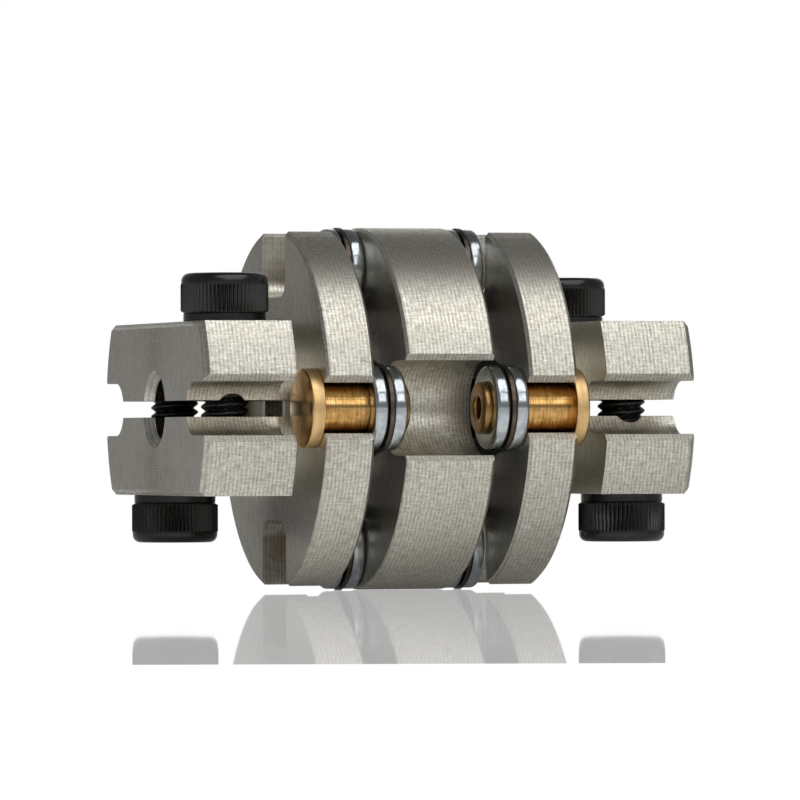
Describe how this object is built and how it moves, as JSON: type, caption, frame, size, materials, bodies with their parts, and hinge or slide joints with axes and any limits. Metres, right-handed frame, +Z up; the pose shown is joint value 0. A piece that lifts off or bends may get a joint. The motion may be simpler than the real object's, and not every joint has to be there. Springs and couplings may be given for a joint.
{
  "type": "disc coupling",
  "caption": "Double disc flexible shaft coupling: two slit clamp hubs joined to a floating centre body by thin spring discs, brass rivets and washers.",
  "frame": {"origin": "middle of the coupling, on the shaft axis", "axes": "+X along the shaft axis towards the right hub, +Z up through the top long rivet, the clamp slits lie in the XY plane"},
  "size_m": [0.0266, 0.019, 0.019],
  "materials": {
    "stainless_steel": "satin machined stainless steel",
    "spring_steel": "thin rolled spring steel, slightly tanned at the edge",
    "brass": "bright turned brass",
    "zinc_washer": "bright zinc plate",
    "black_oxide_screw": "black oxide on alloy steel"
  },
  "bodies": {
    "root": {"bottom_long_rivet": "brass", "centre_body": "stainless_steel", "left_bottom_inner_washer": "zinc_washer", "left_bottom_outer_washer": "zinc_washer", "left_disc": "spring_steel", "left_far_inner_washer": "zinc_washer", "left_far_outer_washer": "zinc_washer", "left_far_rivet": "brass", "left_far_screw": "black_oxide_screw", "left_hub": "stainless_steel", "left_near_inner_washer": "zinc_washer", "left_near_outer_washer": "zinc_washer", "left_near_rivet": "brass", "left_near_screw": "black_oxide_screw", "left_top_inner_washer": "zinc_washer", "left_top_outer_washer": "zinc_washer", "right_bottom_inner_washer": "zinc_washer", "right_bottom_outer_washer": "zinc_washer", "right_disc": "spring_steel", "right_far_inner_washer": "zinc_washer", "right_far_outer_washer": "zinc_washer", "right_far_rivet": "brass", "right_far_screw": "black_oxide_screw", "right_hub": "stainless_steel", "right_near_inner_washer": "zinc_washer", "right_near_outer_washer": "zinc_washer", "right_near_rivet": "brass", "right_near_screw": "black_oxide_screw", "right_top_inner_washer": "zinc_washer", "right_top_outer_washer": "zinc_washer", "top_long_rivet": "brass"}
  },
  "joints": []
}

────────

Request:
Quote every line of the data, word for word.

Final result:
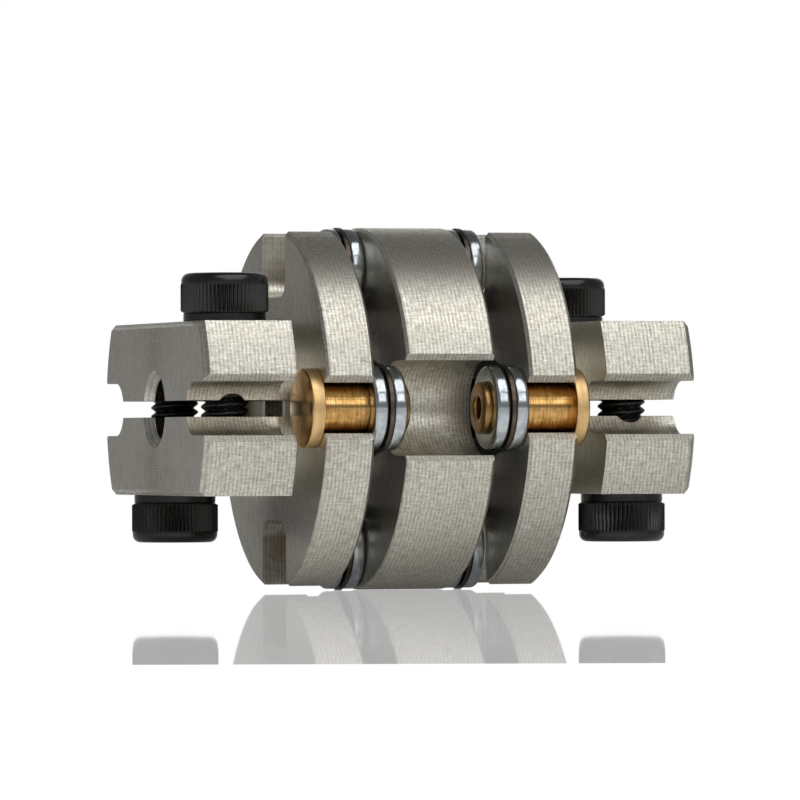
Describe how this object is built and how it moves, as JSON: type, caption, frame, size, materials, bodies with their parts, and hinge or slide joints with axes and any limits. Metres, right-handed frame, +Z up; the pose shown is joint value 0. A piece that lifts off or bends may get a joint. The motion may be simpler than the real object's, and not every joint has to be there. Springs and couplings may be given for a joint.
{
  "type": "disc coupling",
  "caption": "Double disc flexible shaft coupling: two slit clamp hubs joined to a floating centre body by thin spring discs, brass rivets and washers.",
  "frame": {"origin": "middle of the coupling, on the shaft axis", "axes": "+X along the shaft axis towards the right hub, +Z up through the top long rivet, the clamp slits lie in the XY plane"},
  "size_m": [0.0266, 0.019, 0.019],
  "materials": {
    "stainless_steel": "satin machined stainless steel",
    "spring_steel": "thin rolled spring steel, slightly tanned at the edge",
    "brass": "bright turned brass",
    "zinc_washer": "bright zinc plate",
    "black_oxide_screw": "black oxide on alloy steel"
  },
  "bodies": {
    "root": {"bottom_long_rivet": "brass", "centre_body": "stainless_steel", "left_bottom_inner_washer": "zinc_washer", "left_bottom_outer_washer": "zinc_washer", "left_disc": "spring_steel", "left_far_inner_washer": "zinc_washer", "left_far_outer_washer": "zinc_washer", "left_far_rivet": "brass", "left_far_screw": "black_oxide_screw", "left_hub": "stainless_steel", "left_near_inner_washer": "zinc_washer", "left_near_outer_washer": "zinc_washer", "left_near_rivet": "brass", "left_near_screw": "black_oxide_screw", "left_top_inner_washer": "zinc_washer", "left_top_outer_washer": "zinc_washer", "right_bottom_inner_washer": "zinc_washer", "right_bottom_outer_washer": "zinc_washer", "right_disc": "spring_steel", "right_far_inner_washer": "zinc_washer", "right_far_outer_washer": "zinc_washer", "right_far_rivet": "brass", "right_far_screw": "black_oxide_screw", "right_hub": "stainless_steel", "right_near_inner_washer": "zinc_washer", "right_near_outer_washer": "zinc_washer", "right_near_rivet": "brass", "right_near_screw": "black_oxide_screw", "right_top_inner_washer": "zinc_washer", "right_top_outer_washer": "zinc_washer", "top_long_rivet": "brass"}
  },
  "joints": []
}